The outcome of this phase was a comprehensive report of insights gathered from interviews and the workshop, as well as three user personas.

A selection of slides from the discovery findings report
Slides introducing three user personas and their ideological positions towards lake protection, as observed in user interviews

Design concept

I saw an opportunity in creating an interactive application around “Protector Profiles”, property assessment print-outs that a LGA lake scientist and GIS specialist would manually compile for interested property owners based on datasets such as slope and stream data, as well as invasive species and algae bloom monitoring. To offer these reports at scale, we would need to automate this laborious process (which the creators appreciated!). I brought in our own GIS specialist and a software engineer to assist the client with that process.

The available data and the analysis possible with these data dictated the scope and information architecture of the application, paired with the expertise of LGA staff on how to respond to various conditions.

Based on this information I developed a user journey that would present Protector Profile information to user personas in a way they would find relevant and guide them towards taking action. I then iterated on wireframes for a responsive, mobile first web application.

50% of visitors to the LGA website already visit on a mobile device. Tablets can be used by the client at outreach events, and desktop will accomodate home users. You'll notice that these designs are mocked up on an older iPhone. Not everyone has the latest gadget.

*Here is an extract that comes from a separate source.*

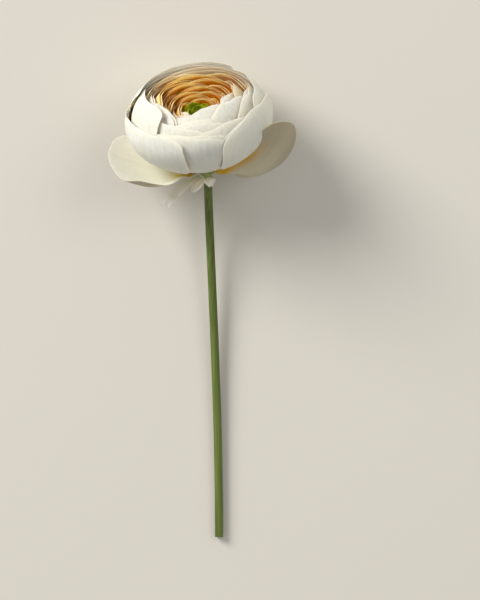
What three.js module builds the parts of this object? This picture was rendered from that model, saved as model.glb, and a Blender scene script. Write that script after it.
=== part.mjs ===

Walkthrough of the interactive prototype

The remainder of this case study breaks down how specific discovery insights impacted design decisions.

Individual/personalized but anonymous. Low barrier of entry.

Insight: Residents are skeptical of sharing information online. Some fear fines or even losing their homes if they asked for help with their failing septic system. I wanted to lower the barrier of entry and make it clear that users can get answers anonymously.

Organized around the property, the individual, not the lake.

Residents struggle to understand how different environmental threats to the lake are connected. One way of seeing it: they all relate to your property!

I also applied insights from behavioral science*: People assign greater value to information that’s specific to them over more general information (Base Rate Fallacy).

(* Note that this project is not itself a behavioral science-based work. I did do an internal research project beforehand to learn about behavioral design and the ethics of applying it to motivate climate action. The answer? It's complicated.)

Framed in terms of risk to lake and resident

The application frames lake protection as a way to mitigate risk to the homeowner. Property value is a key concern to lake residents. A quick literature review brought up studies that tie water clarity and algae concentrations to property value.

The design plays to Loss aversion, a cognitive bias most people have: the pain of losing something is psychologically twice as powerful as the pleasure of gaining.

Accessible for older residents

The demographics of the lake population require that the application be especially accessible to older residents. WCAG web accessibility is one part of this. Another is makeing it easy for residents (or their relatives) to print out reports.

The app also allows residents to get in touch with LGA staff (who in turn can use the app to triage and prioritize which residents to help first).

Digestible data

Geospatial software tends to immediately resolve to data dashboard. This is often not the most effective strategy. My interviews showed that residents are already overwhelmed by too much information (LG is the “smartest lake in the world,” thanks to an IBM project).

My design presents geospatial analysis as easy-to-understand cards, each making a single point. The format would also create constraints for LGA, who is good as assembling information but often struggles to bring it to the point, in layperson terms.

The actual visualizations shown are low-fidelity mockups.

Actionable recommendations

Similar to the data cards, recommended actions are presented compact, step-by-step, easy to do. While the content is just a mockup, it shows how to communicate more effectively with property owners by relating to convenience, cost, and regulation, alongside environmental benefits. For example by mentioning that surveying your property for streams can be fun for the whole family, or by pointing out that improved infiltration would benefit both lake and property value.

Multiple ways to get engaged

One goal of the concept is to get residents involved even if they didn't want to take more action as lake protectors just yet. I designed multiple on-ramps that allow to do something small, such as signing up for invasive species alerts. (Action Bias: we prefer doing something to doing nothing.)

Outcome

The concept was received enthusiastically by stakeholders and they requested a proposal for a next phase. I outlined a design process that included a content workshop to determine which datapoints to surface and how to visualize/communicate them, as well as user testing to evaluate that approach, followed by visual design and development.

Unfortunately, the project ultimately didn't move forward to the next phase.